Review: 'Lilyhammer' Is Light But Worth A Look
The first original series for Netflix essentially sends Silvio from 'Sopranos' to Norway
Give Netflix credit for not saying Lilyhammer, its first original-content drama streaming all eight episodes starting today, will be a revolution for the industry or even the future of the company.
Instead, Lilyhammer is an odd little series with potential. It stars Steven Van Zandt, the E Street guitarist and former bit player on The Sopranos. Here he plays Frank “The Fixer” Tagliano, a New York mobster (surprise!) who does what his Silvio Dante character on The Sopranos would never do – flip on the mob (with a not very convincing reason) and ends up in the witness protection program. Where does he want to go? Lillehammer, Norway. He loved watching the Winter Olympics there in 1994 and believes nobody will find him there. His name will now be Giovanni Henrikson. Call him Johnny, he tells people.
Sometimes you just have to go with a premise, people. This series is a Norwegian production that Netflix invested in, so Norway it is – even though Silvio, er, Frank, looks far more likely to head somewhere warm and with lots of nearby Italian food. (By the way, Netflix is also the company bringing back Arrested Development for one season prior to the movie and outbid other suitors for the David Fincher-Kevin Spacey drama House of Cards, so the service is serious about expanding its model).
Lilyhammer might be a nice little welcome mat for television enthusiasts to get into streaming if they haven't already (or to try Netflix, if they haven't already). That is, provided they can get past the obvious roadblock – that Van Zandt is essentially recycling his Sopranos character. It's all you can think aobut while watching him. He’s got all the Silvio mannerisms but, to his credit, takes a lot (but not all) of the grease out of his hair and ultimately plays Frank/Giovanni as a more charming guy who appears to just be tired of his old life and ambitious enough to start a new one in the last place on earth anyone would guess.
The side benefit to this, of course, is that the predictable fish-out-of-water angle is far more endurable when it is applied to a series shot on location that looks beautiful and mysterious every time you look at it. Van Zandt also has a good knack for finding the playful element in the Lilyhammer premise, which will no doubt remind many viewers of Northern Exposure – at least a tiny bit. And that’s not a bad thing.
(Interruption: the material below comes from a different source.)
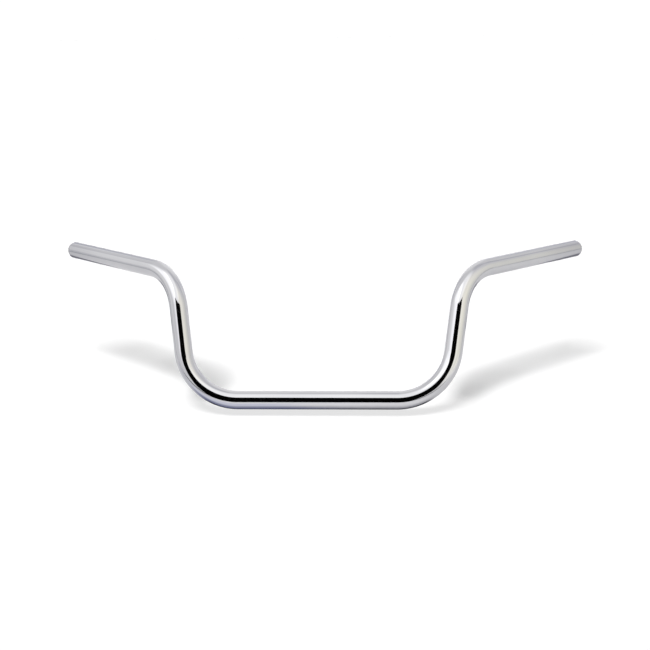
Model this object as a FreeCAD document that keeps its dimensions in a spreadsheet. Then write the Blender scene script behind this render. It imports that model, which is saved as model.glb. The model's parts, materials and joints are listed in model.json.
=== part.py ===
import FreeCAD, Part
import math
import os

import Sketcher

# Motorcycle handlebar: one steel tube bent four times on one die and chromed, with a threaded
# insert pressed into each end.  Millimetres and degrees.
#
# Frame: the origin is the middle of the centre section's axis, where the risers clamp the bar.
# +X runs along the centre section to the clutch side, +Y to the rider, +Z up.  The bar stands
# as it is ridden, so the plane of its two lower bends leans back to the rider.

DRIVING = {
    "tube_diameter": 25.4,      # 1 inch bar
    "wall": 2.4,                # 0.095 inch wall
    "bend_radius": 80,          # centreline radius of the die, the same at all four bends
    "centre_length": 219,       # straight between the two lower bends
    "lower_bend": 81.5,         # centre section to upright
    "upright_length": 66,       # straight between the lower and the upper bend
    "twist": 39.5,              # turn of the tube in the die between those two bends
    "upper_bend": 64.5,         # upright to grip section
    "grip_length": 204,         # straight from the upper bend to the end face
    "lean": 30,                 # of the plane of the lower bends, back from upright
    "lead_length": 3,           # bevel that leads a grip on to the end, along the tube
    "lead_depth": 1.2,          # and across it
    "seat_diameter": 21.2,      # reamed in each end for the insert, down to a stop shoulder
    "seat_depth": 21,
    "insert_recess": 1,         # insert's outer face below the tube's end face
    "insert_length": 20,
    "front_chamfer": 0.6,
    "back_chamfer": 1.5,        # on the insert's inner end, to start it in the seat
    "land_length": 6,           # front land, pressed in the seat
    "relief_length": 7,         # turned down between the two lands
    "relief_depth": 0.5,
    "thread_core": 6.8,         # M8 x 1.25 at its core diameter
    "mouth_chamfer": 0.9,       # countersink at both mouths of the thread
}
NODES = ("bar_tube", "clutch_side_insert", "throttle_side_insert")
CLOSE = 1e-6

doc = FreeCAD.newDocument("handlebar")
dims = doc.addObject("Spreadsheet::Sheet", "dims")
for row, (alias, value) in enumerate(DRIVING.items(), start=1):
    dims.set(f"A{row}", alias)
    dims.set(f"B{row}", str(value))
    dims.setAlias(f"B{row}", alias)
doc.recompute()


def require(condition, message):
    if not condition:
        raise RuntimeError(message)


def add_body(name):
    body = doc.addObject("PartDesign::Body", name)
    body.Label = name
    return body


def origin_plane(body, role):
    return next(f for f in body.Origin.OriginFeatures if f.Role == role), [""]


def add_sketch(body, name, role, offset=None):
    """A sketch on an origin plane of its own body, moved in it by the expression offset."""
    sketch = body.newObject("Sketcher::SketchObject", name)
    sketch.AttachmentSupport = origin_plane(body, role)
    sketch.MapMode = "FlatFace"
    if offset:
        sketch.setExpression("AttachmentOffset", offset)
    return sketch


def bind(sketch, constraint, expression):
    index = sketch.addConstraint(constraint)
    sketch.setExpression(f"Constraints[{index}]", expression)


def add_circle(sketch, diameter):
    """A circle about the sketch's origin, its diameter an expression."""
    circle = sketch.addGeometry(Part.Circle(FreeCAD.Vector(), FreeCAD.Vector(0, 0, 1), 10))
    sketch.addConstraint(Sketcher.Constraint("Coincident", circle, 3, -1, 1))
    bind(sketch, Sketcher.Constraint("Diameter", circle, 20), diameter)


def add_outline(sketch, corners):
    """A closed outline; each corner is expressions for its radius and its depth below zero."""
    points = [FreeCAD.Vector(10 - i % 2, -i, 0) for i in range(len(corners))]
    lines = [sketch.addGeometry(Part.LineSegment(start, end))
             for start, end in zip(points, points[1:] + points[:1])]
    for line, following in zip(lines, lines[1:] + lines[:1]):
        sketch.addConstraint(Sketcher.Constraint("Coincident", line, 2, following, 1))
    for line, (radius, depth) in zip(lines, corners):
        bind(sketch, Sketcher.Constraint("DistanceX", -1, 1, line, 1, 10), radius)
        if depth:
            bind(sketch, Sketcher.Constraint("DistanceY", line, 1, -1, 1, 5), depth)
        else:
            sketch.addConstraint(Sketcher.Constraint("PointOnObject", line, 1, -1))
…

No slight to Van Zandt, but expectations were low for Lilyhammer just because of all the mob guys on The Sopranos, he’s probably one of the last you’d consider to bust out and play a lead character. Although his Sopranos character became endearing on a number of levels, it often felt more stereotypical than authentic. But maybe Silvio/Frank in the cold confines of Norway – where he sticks out immediately – has potential. The pilot, in fact, ends up being far more enjoyable than one might imagine given these reasons for pause.
There are a couple of other issues that Lilyhammer has going against it, however. There are subtitles, which might put off some people (though they shouldn’t). More troubling is the notion that in the first hour viewers will no doubt be mystified by Frank/Giovanni’s inability to speak Norwegian but for the most part understand it when he hears it spoken. Then again, sometimes he doesn’t understand it. He’s listening to a lot of language books on tape, but it’s coming very slowly. And then – viola! – he understands when someone talks to him. Still more confusing, once the Norwegians realize he can understand them, you’d think they’d never speak English to him again, but they do. Most of the time.
Despite the perplexing language mish-mash, the Lilyhammer pilot was so different than anything else on television right now that you might want to stream the final seven episodes to see what happens. On the other hand, Netflix must surely know that you’ve got a lot of choices out there and probably more shows you already like stacking up in your DVR, waiting to be watched.
If the rental/streaming service is ever going to become a serious threat to networks or cable channels, it will not only need a lot more offerings, but a lot better ones as well.